TOA also offer a product down the lower end of the market. Their TS 800 and TS 900 systems are infrared wireless products. Ian Bridgewater explained the rationale: “What we’re finding more and more is that conference rooms and council chambers are becoming multipurpose and they don’t want to plug things in and out all the time. Cables get lost or connectors broken. With this, you put the unit on the table, charge up the batteries, and off you go.”
“The TS 900 allows for up to 96 delegates and on board voting functionality. That’s more than adequate for a council chamber in local government. It even offers an extra audio channel for a second language.
“Another advantage of IR over other wireless technologies is security. You have to have the base station to get any audio out of the system, there’s no way you can hack it by listening in on the radio frequency.”
So, it seems clear that the full range of congress systems are becoming more feature rich.

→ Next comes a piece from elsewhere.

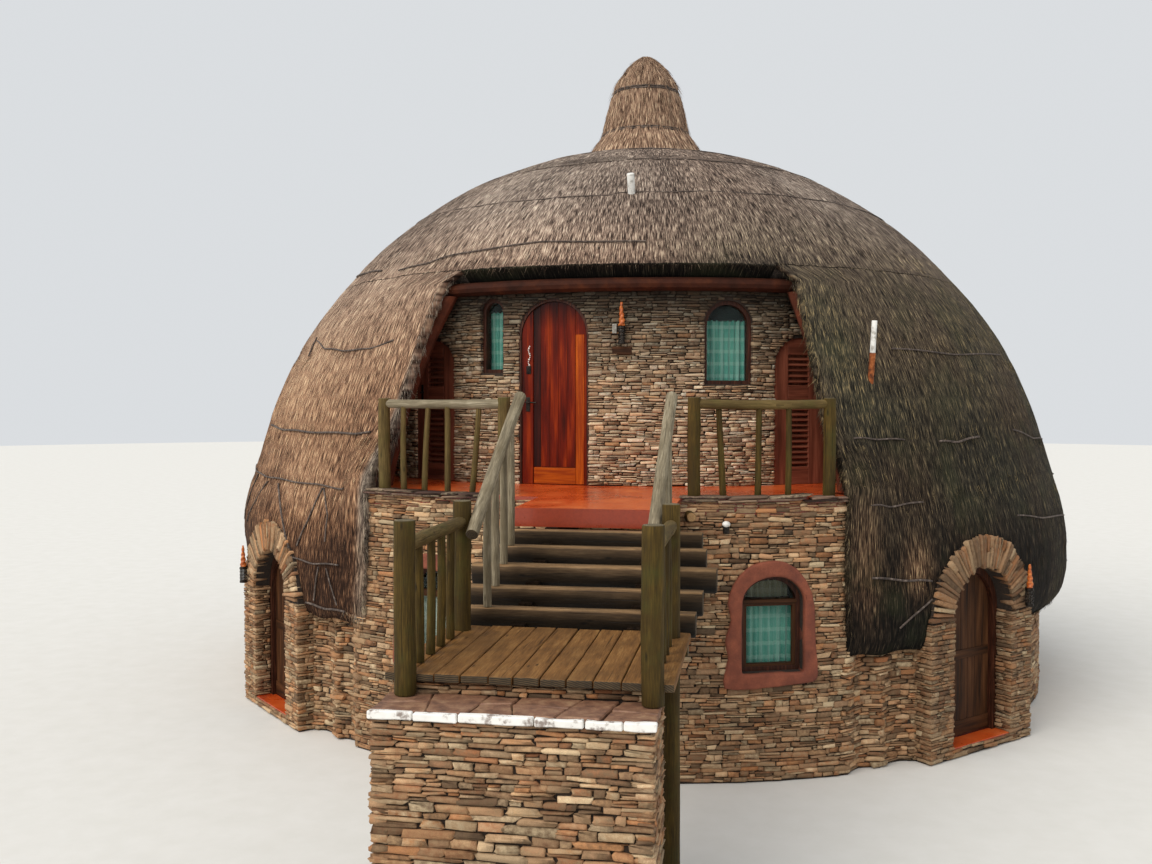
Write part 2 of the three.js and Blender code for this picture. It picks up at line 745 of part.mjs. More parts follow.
// Fluted face on one side of the house, under the thatch: side is -1 on the left and 1 on the right
function flutedFace(side, top) {
  const point = ([azimuth, radius]) => {
    const angle = radians(side * azimuth);
    return new THREE.Vector2(radius * Math.sin(angle), -radius * Math.cos(angle));
  };
  const [first, last] = [FLUTES[0][0], FLUTES[FLUTES.length - 1][0]];
  const core = [last, (first + last) / 2, first]
    .map((azimuth) => point([azimuth, RING_OUTER - DOOR_BAY_KEY]));
  const outline = [...FLUTES.map(point), ...core];
  return slab(side < 0 ? outline.reverse() : outline, 0, top);
}

function ringWall(from, to) {
  return ringSector(RING_INNER, RING_OUTER, from, to, 0, WALL_TOP - SEAT);
}

function buildLowerWalls() {
  const stone = () => finish('ledge_stone', 0.95);
  const leftBlock = doorBayBlock(-DOOR_AZIMUTH, SEAT);
  const rightBlock = doorBayBlock(DOOR_AZIMUTH, SEAT);
  const bay = (from, to) => ringSector(BAY_INNER, BAY_OUTER, from, to, 0, WALL_TOP - SEAT);
  const bayReturn = (from, to) => ringSector(RING_INNER, BAY_INNER + WELD, from, to, 0, WALL_TOP - SEAT);
  const left = join(
    bay(-BAY_SIDE, BAY_SPLIT - JOINT),
    bayReturn(-BAY_SIDE, BAY_RETURN - BAY_SIDE),
    ringWall(-DOOR_AZIMUTH, BAY_RETURN - BAY_SIDE),
    flutedFace(-1, EAVE_FRONT_LEFT - SEAT),
  );
  const right = join(
    bay(BAY_SPLIT, BAY_SIDE),
    bayReturn(BAY_SIDE - BAY_RETURN, BAY_SIDE),
    ringWall(BAY_SIDE - BAY_RETURN, DOOR_AZIMUTH),
    flutedFace(1, EAVE_FRONT_RIGHT - SEAT),
  );
  place('bay_wall_left', cut(left, windowHole(LOW_WINDOW_LEFT, BAY_OUTER), leftBlock), stone());
  place('bay_wall_right', cut(right, windowHole(LOW_WINDOW_RIGHT, BAY_OUTER), rightBlock), stone());
  place('lower_wall_back_right', cut(ringWall(DOOR_AZIMUTH, 180 - JOINT), rightBlock), stone());
  place('lower_wall_back_left', cut(ringWall(180, 360 - DOOR_AZIMUTH), leftBlock), stone());

  const core = common(ringWall(-3 * FACET, 3 * FACET), doorBayBlock(0, 0));
  const arch = archPrism(DOOR_BAY_HALF, 0, DOOR_SPRING, -DOOR_BAY_FRONT, -RING_OUTER + DOOR_BAY_KEY);
  const doorway = archPrism(DOOR_HALF, GROUND_SLAB, DOOR_SPRING, -DOOR_BAY_FRONT - WELD, -FRAME_BACK);
  const passage = box(-PASSAGE_HALF, PASSAGE_HALF, -FRAME_BACK, -UPPER_INNER, GROUND_SLAB, PASSAGE_TOP);
  const doorBay = cut(join(core, arch), doorway, passage);
  place('door_bay_left', doorBay, stone(), facing(-DOOR_AZIMUTH));
  place('door_bay_right', doorBay.clone(), stone(), facing(DOOR_AZIMUTH));
}

function buildFloors() {
  const alcove = BAY_SIDE - BAY_RETURN - JOINT;
  const ground = join(
    disc(RING_INNER - SEAT, 0, GROUND_SLAB),
    ringSector(UPPER_INNER, BAY_INNER - SEAT, -alcove, alcove, 0, GROUND_SLAB),
  );
  place('ground_floor', ground, finish('brick_red_concrete', 0.5));
  const upper = join(
    disc(FLOOR_RADIUS, WALL_TOP, FLOOR),
    ringSector(UPPER_INNER, BAY_OUTER, -BAY_SIDE, BAY_SIDE, WALL_TOP, FLOOR),
    box(HEAD_LEFT, HEAD_RIGHT, HEAD_FRONT, -UPPER_OUTER, WALL_TOP, FLOOR),
  );
  place('upper_floor', upper, finish('brick_red_concrete', 0.35));
}

// Ground doors: a stone arch holds a frame, and the leaf opens inwards on two hinges

function strapBox(side, near, far, bottom, top) {
  const [left, right] = [side * near, side * far].sort((a, b) => a - b);
  const front = -FRAME_BACK - WELD;
  return box(left, right, front, front + STRAP_THICK, bottom, top);
}

function buildGroundDoor(name, azimuth, side) {
  const group = facing(azimuth);
  const clear = DOOR_HALF - FRAME_WIDTH;
  const frameFront = -FRAME_BACK - FRAME_DEPTH;
  const stopBack = -FRAME_BACK - LEAF_THICK - STOP_GAP;
  const axis = side * HINGE_AXIS_SIDE;
  const knuckle = (bottom) => upright(
    axis, -HINGE_AXIS_BACK, bottom, bottom + HINGE_HEIGHT - SEAT, HINGE_RADIUS, THIN_LOG_SIDES,
  );
  const outer = archPrism(DOOR_HALF - SEAT, GROUND_SLAB + SEAT, DOOR_SPRING, frameFront, -FRAME_BACK);
  const leafSpace = archPrism(clear, 0, DOOR_SPRING, stopBack, -FRAME_BACK + WELD);
  const stopHalf = DOOR_HALF - FRAME_STOP;
  const stopSpace = archPrism(stopHalf, 0, DOOR_SPRING, frameFront - WELD, stopBack + WELD);
  const frameHinges = HINGE_LEVELS.flatMap((level) => {
    const bottom = level - HINGE_HEIGHT;
    const strap = strapBox(side, clear + LEAF_GAP, clear + FRAME_WIDTH - WELD, bottom, level - SEAT);
    return [knuckle(bottom), strap];
  });
  const frame = join(cut(outer, leafSpace, stopSpace), ...frameHinges);
  place(`${name}_frame`, frame, finish('mahogany'), group);

  const leafHalf = clear - LEAF_GAP;
  const leafFront = -FRAME_BACK - LEAF_THICK;
  const leaf = archPrism(leafHalf, GROUND_SLAB + LEAF_GAP, DOOR_SPRING, leafFront, -FRAME_BACK);
  const leafHinges = HINGE_LEVELS.flatMap((level) => {
    const top = level + HINGE_HEIGHT - SEAT;
    return [knuckle(level), strapBox(side, leafHalf - STRAP_LENGTH, leafHalf, level, top)];
  });
  place(`${name}_leaf`, join(leaf, ...leafHinges), finish('mahogany', 0.6), group);
}

function buildLantern(name, azimuth, across, wall, middle) {
  const back = -wall - SEAT;
  const depth = back - LANTERN_REACH;
  const half = LANTERN_HEIGHT / 2;
  const fitting = ({ half: side, below, above }, front) => box(
    across - side, across + side, front, back, middle - below, middle + above,
  );
  const cage = upright(across, depth, middle - half, middle, LANTERN_RADIUS, THIN_LOG_SIDES);
  const [foot, tip] = [[across, depth, middle - WELD], [across, depth, middle + half]];
  const horn = log(foot, tip, LANTERN_RADIUS, THIN_LOG_SIDES, LANTERN_TIP);
  const arm = fitting(LANTERN_ARM, depth);
  const plate = fitting(LANTERN_PLATE, back - LANTERN_PLATE.thick);
  place(name, join(cage, horn, arm, plate), finish('iron', 0.6), facing(azimuth));
}

// Upper storey: a round wall with an arched door, two louvred doors and two windows at the veranda

function upperDoorHole(azimuth, half, spring) {
  return windowHole({ azimuth, half, sill: FLOOR - WELD, spring, rise: half }, UPPER_OUTER);
}

function buildUpperWalls() {
  const stone = () => finish('ledge_stone', 0.95);
  const wall = (from, to) => ringSector(
    UPPER_INNER, UPPER_OUTER, from, to, FLOOR + SEAT, UPPER_WALL_TOP - SEAT,
  );
  const mainDoor = upperDoorHole(MAIN_DOOR_AZIMUTH, MAIN_DOOR_HALF, MAIN_DOOR_SPRING);
  const louvreLeft = upperDoorHole(-LOUVRE_AZIMUTH, LOUVRE_HALF, LOUVRE_SPRING);
  const louvreRight = upperDoorHole(LOUVRE_AZIMUTH, LOUVRE_HALF, LOUVRE_SPRING);
  const windowLeft = windowHole(UPPER_WINDOW_LEFT, UPPER_OUTER);
  const windowRight = windowHole(UPPER_WINDOW_RIGHT, UPPER_OUTER);
  const left = wall(-UPPER_FRONT, MAIN_DOOR_AZIMUTH - JOINT);
  const right = wall(MAIN_DOOR_AZIMUTH, UPPER_FRONT - JOINT);
  place('upper_wall_front_left', cut(left, mainDoor, louvreLeft, windowLeft), stone());
  place('upper_wall_front_right', cut(right, mainDoor, louvreRight, windowRight), stone());
  place('upper_wall_back_right', wall(UPPER_FRONT, 180 - JOINT), stone());
  place('upper_wall_back_left', wall(180, 360 - UPPER_FRONT - JOINT), stone());
}

function buildUpperDoors() {
  const mainDoor = facing(MAIN_DOOR_AZIMUTH);
  const frameFront = -UPPER_OUTER + UPPER_DOOR_INSET;
  const frameBack = frameFront + MAIN_FRAME_DEPTH;
  const bottom = FLOOR + SEAT;
  const outer = archPrism(MAIN_DOOR_HALF - SEAT, bottom, MAIN_DOOR_SPRING, frameFront, frameBack);
  const clear = MAIN_DOOR_HALF - MAIN_FRAME_WIDTH;
  const inner = archPrism(clear, FLOOR - WELD, MAIN_DOOR_SPRING, frameFront - WELD, frameBack + WELD);
  place('main_door_frame', cut(outer, inner), finish('dark_frame', 0.6), mainDoor);
  const leafFront = frameFront + UPPER_DOOR_INSET;
  const leaf = archPrism(clear - SEAT, bottom, MAIN_DOOR_SPRING, leafFront, leafFront + LEAF_THICK);
  place('main_door_leaf', leaf, finish('mahogany', 0.3), mainDoor);

  const louvre = () => archPrism(
    LOUVRE_HALF - SEAT, bottom, LOUVRE_SPRING, frameFront, frameFront + SASH_DEPTH,
  );
  place('louvred_door_left', louvre(), finish('dark_frame', 0.6), facing(-LOUVRE_AZIMUTH));
  place('louvred_door_right', louvre(), finish('dark_frame', 0.6), facing(LOUVRE_AZIMUTH));
}

// A window is a wooden sash fitted in its hole, with one sheet of glass behind it
function buildWindow(name, { azimuth, half, sill, spring, rise }, sashFront) {
  const group = facing(azimuth);
  const sashBack = sashFront + SASH_DEPTH;
  const outer = archPrism(half - SEAT, sill + SEAT, spring, sashFront, sashBack, rise - SEAT);
  const daylight = archPrism(
    half - SASH_WIDTH, sill + SASH_WIDTH, spring, sashFront - WELD, sashBack + WELD, rise - SASH_WIDTH,
  );
  place(`${name}_sash`, cut(outer, daylight), finish('dark_frame', 0.6), group);
  const rebate = SASH_WIDTH / 2;
  const pane = archPrism(
    half - rebate, sill + rebate, spring, sashBack + SEAT, sashBack + SEAT + GLASS, rise - rebate,
  );
  place(`${name}_glass`, pane, finish('glass', 0.1), group);
}

function buildPlasterSurround(name, hole) {
  const { azimuth, half, sill, spring, rise } = hole;
  const front = -BAY_OUTER - HOLE_RUN_PAST;
  const outline = archPrism(
    half + PLASTER_WIDTH, sill - PLASTER_BELOW, spring, front, -BAY_INNER, rise + PLASTER_WIDTH,
  );
  const skin = ringSector(
    BAY_OUTER + SEAT, BAY_OUTER + PLASTER_PROUD, azimuth - 2 * FACET, azimuth + 2 * FACET, 0, FLOOR,
  );
  const surround = cut(common(skin, turned(outline, azimuth)), windowHole(hole, BAY_OUTER));
  place(name, surround, finish('terracotta_plaster'));
}

buildFloors();
buildLowerWalls();
buildGroundDoor('left_door', -DOOR_AZIMUTH, -1);
buildGroundDoor('right_door', DOOR_AZIMUTH, 1);
buildWindow('ground_window_left', LOW_WINDOW_LEFT, -LOW_SASH_FRONT);
buildWindow('ground_window_right', LOW_WINDOW_RIGHT, -LOW_SASH_FRONT);
buildPlasterSurround('window_surround_left', LOW_WINDOW_LEFT);
buildPlasterSurround('window_surround_right', LOW_WINDOW_RIGHT);
buildUpperWalls();
buildUpperDoors();
buildWindow('upper_window_left', UPPER_WINDOW_LEFT, -UPPER_SASH_FRONT);
buildWindow('upper_window_right', UPPER_WINDOW_RIGHT, -UPPER_SASH_FRONT);
buildVeranda();
buildThatch();
buildTreads();
buildCarriages();
buildStairRails();
buildLanding();
buildEntry();

const facetFace = UPPER_OUTER * Math.cos(radians(FACET / 2));
buildLantern('veranda_lantern', FACET / 2, 0, facetFace, VERANDA_LANTERN_HEIGHT);
[['left_door_lantern', -1], ['right_door_lantern', 1]].forEach(([name, side]) => {
  const across = side * DOOR_LANTERN_ACROSS;
  buildLantern(name, side * DOOR_AZIMUTH, across, DOOR_BAY_FRONT, DOOR_LANTERN_HEIGHT);
});

export default house;
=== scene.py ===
# %% [markdown]
# # A round stone lodge house under a thatched dome
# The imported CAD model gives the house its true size, walls, openings and moving doors. This lesson dresses it:
# thousands of ledge stones, a thatched coat, logs with knots, hand-worked plaster and polished red floors.
# Everything is in metres in the frame of the CAD model. The front faces -Y, and angles around the house are
# azimuths in degrees, zero at the front and positive towards +X.

# %% Load the CAD frame
import math

import bmesh
import bpy
import numpy as np
from mathutils import Matrix, Vector, noise


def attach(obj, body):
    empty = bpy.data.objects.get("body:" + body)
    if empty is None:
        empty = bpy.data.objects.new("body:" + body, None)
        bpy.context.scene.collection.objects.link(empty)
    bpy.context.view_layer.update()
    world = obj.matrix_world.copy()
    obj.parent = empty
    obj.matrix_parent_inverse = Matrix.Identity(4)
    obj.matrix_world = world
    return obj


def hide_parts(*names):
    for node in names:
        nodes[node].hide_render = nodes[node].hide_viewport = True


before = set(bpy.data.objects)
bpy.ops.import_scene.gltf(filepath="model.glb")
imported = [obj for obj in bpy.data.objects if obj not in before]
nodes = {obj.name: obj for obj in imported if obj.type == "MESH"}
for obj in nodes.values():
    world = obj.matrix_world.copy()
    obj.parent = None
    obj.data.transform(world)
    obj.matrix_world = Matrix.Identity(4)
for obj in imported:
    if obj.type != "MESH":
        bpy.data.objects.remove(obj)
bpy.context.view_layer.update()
ops = bmesh.ops

# Azimuths of the ground doors, the veranda's door and service doors, and the windows
GROUND_DOOR, MAIN_DOOR, SERVICE_DOOR = 45, -8.2, 30.5
GROUND_WINDOWS, UPPER_WINDOW = {"left": -16.8, "right": 18.7}, 18.6

# %% [markdown]
# ## Camera, floor and light
# The camera stands where the picture was taken from, on the raised ground before the entry step. It was found
# from the building's own vanishing lines. The light is that of a bright overcast day: a white sky, and a very
# soft sun from the front left. The floor, one wide pale disc, is laid at the end.

# %% Camera
PITCH_DOWN, HEADING = 1.72, 9.6
SENSOR_MM, FOCAL_PX, PICTURE_PX = 36, 1100, 1152
scene = bpy.context.scene
camera = bpy.data.objects.new("camera", bpy.data.cameras.new("camera"))
camera.location = (1.79, -17.04, 3.94)
camera.rotation_euler = (math.radians(90 - PITCH_DOWN), 0, math.radians(HEADING))
camera.data.sensor_width = SENSOR_MM
camera.data.lens = SENSOR_MM * FOCAL_PX / PICTURE_PX
camera.data.clip_end = 300
scene.collection.objects.link(camera)
scene.camera = camera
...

Features that were once available at the very high end are slowly moving down the price scale. Things that were once additional options, such as voting, are now standard features. At the very high end, delegate units are heading more and more in the direction of information terminals. PIN card identification, flexible delegate units and software based conference control are now becoming the norm for high specification solutions.
Given some of the comments both on and off the record that were gleaned for this article, it’s definitely worth taking the time to think about what is the most appropriate solution to a congress requirement, rather than picking the latest and greatest. How many languages need translation, how secure must your system be, and, above all, what is the budget? In the land of digital audio, the sky is the limit where price is concerned.
It is perhaps unsurprising that those who offer a wireless system rave about its security, reliability and ease of use, whilst those that do not are more cautious.
Overall the congress systems are starting to look more and more like an IT network than an audio system. Convergence it seems is everywhere.